Rule 803. Exceptions to the Rule Against Hearsay — Regardless of Whether the Declarant Is Available as a Witness

(6) Records of a Regularly Conducted Activity. A record of an act, event, condition, opinion, or diagnosis if:
(A) the record was made at or near the time by — or from information transmitted by — someone with knowledge;
(B) the record was kept in the course of a regularly conducted activity of a business, organization, occupation, or calling, whether or not for profit;
(C) making the record was a regular practice of that activity;
(D) all these conditions are shown by the testimony of the custodian or another qualified witness, or by a certification that complies with
Rule 902(11) or (12) or with a statute permitting certification; and
(E) neither the source of information nor the method or circumstances of preparation indicate a lack of trustworthiness.

Are you certain, double hearsay would not be applicable?

In Estate of Poulus, Justice McCormick of the Supreme Court of Iowa noted that:

"We have long held that medical and hospital records are admissible, upon proper foundation, as an exception to the hearsay rule. We have recognized, however, that this does not necessarily make everything in the records admissible.... [H]earsay statements in medical and hospital records which are not germane to physical condition or medical treatment are inadmissible unless nonprejudicial.

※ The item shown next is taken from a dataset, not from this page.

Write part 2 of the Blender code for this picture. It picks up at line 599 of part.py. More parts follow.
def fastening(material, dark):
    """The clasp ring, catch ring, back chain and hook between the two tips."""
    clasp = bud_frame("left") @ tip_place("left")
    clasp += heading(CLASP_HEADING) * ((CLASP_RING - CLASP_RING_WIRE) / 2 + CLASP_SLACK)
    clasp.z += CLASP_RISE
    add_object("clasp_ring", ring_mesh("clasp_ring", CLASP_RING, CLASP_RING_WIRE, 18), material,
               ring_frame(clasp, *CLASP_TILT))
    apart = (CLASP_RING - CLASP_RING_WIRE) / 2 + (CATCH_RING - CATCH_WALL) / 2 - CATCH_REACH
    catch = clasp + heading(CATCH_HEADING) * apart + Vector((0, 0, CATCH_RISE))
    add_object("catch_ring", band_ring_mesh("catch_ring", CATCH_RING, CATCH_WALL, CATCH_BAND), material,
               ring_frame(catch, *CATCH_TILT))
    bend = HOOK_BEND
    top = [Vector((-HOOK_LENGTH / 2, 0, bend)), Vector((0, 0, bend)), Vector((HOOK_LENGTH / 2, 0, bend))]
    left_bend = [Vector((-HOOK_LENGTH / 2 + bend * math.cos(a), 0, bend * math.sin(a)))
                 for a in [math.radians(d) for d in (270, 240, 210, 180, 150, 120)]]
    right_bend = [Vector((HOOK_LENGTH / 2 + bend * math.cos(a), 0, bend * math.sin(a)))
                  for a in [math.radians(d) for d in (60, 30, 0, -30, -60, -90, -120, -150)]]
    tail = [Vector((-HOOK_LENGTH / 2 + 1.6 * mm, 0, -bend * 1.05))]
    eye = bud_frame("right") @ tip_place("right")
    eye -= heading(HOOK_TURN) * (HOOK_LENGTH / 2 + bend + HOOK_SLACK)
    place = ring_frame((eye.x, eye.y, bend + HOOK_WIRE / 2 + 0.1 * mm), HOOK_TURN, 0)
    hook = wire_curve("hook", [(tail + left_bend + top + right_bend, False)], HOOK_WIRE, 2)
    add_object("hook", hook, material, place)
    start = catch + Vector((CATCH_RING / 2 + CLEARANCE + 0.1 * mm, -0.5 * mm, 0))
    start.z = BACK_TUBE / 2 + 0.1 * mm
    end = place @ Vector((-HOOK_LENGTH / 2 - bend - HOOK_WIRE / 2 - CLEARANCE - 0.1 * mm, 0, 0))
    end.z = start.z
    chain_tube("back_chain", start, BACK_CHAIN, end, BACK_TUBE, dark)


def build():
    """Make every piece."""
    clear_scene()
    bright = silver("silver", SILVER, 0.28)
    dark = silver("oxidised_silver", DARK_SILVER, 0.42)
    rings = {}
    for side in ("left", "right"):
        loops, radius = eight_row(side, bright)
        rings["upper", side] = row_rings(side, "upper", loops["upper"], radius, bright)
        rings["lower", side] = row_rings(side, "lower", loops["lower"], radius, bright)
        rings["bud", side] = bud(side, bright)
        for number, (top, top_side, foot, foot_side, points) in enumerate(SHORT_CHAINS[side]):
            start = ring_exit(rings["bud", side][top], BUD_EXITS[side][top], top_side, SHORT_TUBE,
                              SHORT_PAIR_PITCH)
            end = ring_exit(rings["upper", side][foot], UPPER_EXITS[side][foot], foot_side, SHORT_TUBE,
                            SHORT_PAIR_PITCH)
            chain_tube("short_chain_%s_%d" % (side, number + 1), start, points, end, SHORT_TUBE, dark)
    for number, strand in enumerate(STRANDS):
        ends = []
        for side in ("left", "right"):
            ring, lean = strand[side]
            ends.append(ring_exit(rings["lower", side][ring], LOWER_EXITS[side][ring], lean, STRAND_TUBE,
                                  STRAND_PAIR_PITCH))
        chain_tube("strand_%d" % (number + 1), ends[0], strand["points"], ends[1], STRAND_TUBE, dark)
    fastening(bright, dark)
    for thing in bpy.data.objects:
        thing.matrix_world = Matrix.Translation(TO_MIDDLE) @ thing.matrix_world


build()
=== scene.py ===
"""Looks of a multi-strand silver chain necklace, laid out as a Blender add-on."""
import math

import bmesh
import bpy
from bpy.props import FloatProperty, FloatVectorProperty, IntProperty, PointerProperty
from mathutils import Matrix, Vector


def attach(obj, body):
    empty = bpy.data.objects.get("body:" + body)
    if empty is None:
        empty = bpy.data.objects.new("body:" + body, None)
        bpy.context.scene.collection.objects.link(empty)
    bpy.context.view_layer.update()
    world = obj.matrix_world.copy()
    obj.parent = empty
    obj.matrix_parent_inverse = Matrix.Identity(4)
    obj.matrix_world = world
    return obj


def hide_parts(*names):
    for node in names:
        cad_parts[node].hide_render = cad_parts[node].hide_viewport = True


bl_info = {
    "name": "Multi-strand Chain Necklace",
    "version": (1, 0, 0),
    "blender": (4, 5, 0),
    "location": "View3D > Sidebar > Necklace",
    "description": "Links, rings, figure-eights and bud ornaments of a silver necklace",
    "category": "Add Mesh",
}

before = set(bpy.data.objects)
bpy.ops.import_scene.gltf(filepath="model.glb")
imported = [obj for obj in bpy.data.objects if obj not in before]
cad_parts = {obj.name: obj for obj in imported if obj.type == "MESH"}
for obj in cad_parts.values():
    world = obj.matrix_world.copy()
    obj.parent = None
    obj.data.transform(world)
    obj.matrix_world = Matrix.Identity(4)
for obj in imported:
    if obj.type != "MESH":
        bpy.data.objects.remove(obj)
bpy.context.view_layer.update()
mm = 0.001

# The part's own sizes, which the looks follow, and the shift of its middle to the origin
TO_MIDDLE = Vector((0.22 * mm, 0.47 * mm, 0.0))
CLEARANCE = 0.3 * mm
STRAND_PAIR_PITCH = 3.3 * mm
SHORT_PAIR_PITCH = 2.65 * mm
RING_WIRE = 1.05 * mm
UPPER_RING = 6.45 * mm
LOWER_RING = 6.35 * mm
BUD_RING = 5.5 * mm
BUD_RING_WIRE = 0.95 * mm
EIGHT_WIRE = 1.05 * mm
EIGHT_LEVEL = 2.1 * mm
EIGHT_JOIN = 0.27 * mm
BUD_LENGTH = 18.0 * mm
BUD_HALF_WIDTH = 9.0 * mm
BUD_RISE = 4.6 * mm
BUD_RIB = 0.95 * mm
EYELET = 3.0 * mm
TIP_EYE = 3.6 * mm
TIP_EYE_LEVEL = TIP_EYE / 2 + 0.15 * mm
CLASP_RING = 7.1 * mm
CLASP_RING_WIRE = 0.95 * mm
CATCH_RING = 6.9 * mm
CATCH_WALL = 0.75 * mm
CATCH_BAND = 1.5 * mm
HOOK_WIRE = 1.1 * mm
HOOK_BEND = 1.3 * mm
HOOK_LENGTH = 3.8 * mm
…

"This is referred to by commentators as the double hearsay rule. The hospital record is hearsay. It is admissible under an exception to the hearsay rule. But it may include recitals of statements of others, including the patient. This included hearsay is the subject of the double hearsay rule. Included hearsay is inadmissible, upon proper objection, unless it independently comes within a recognized exception to the hearsay rule."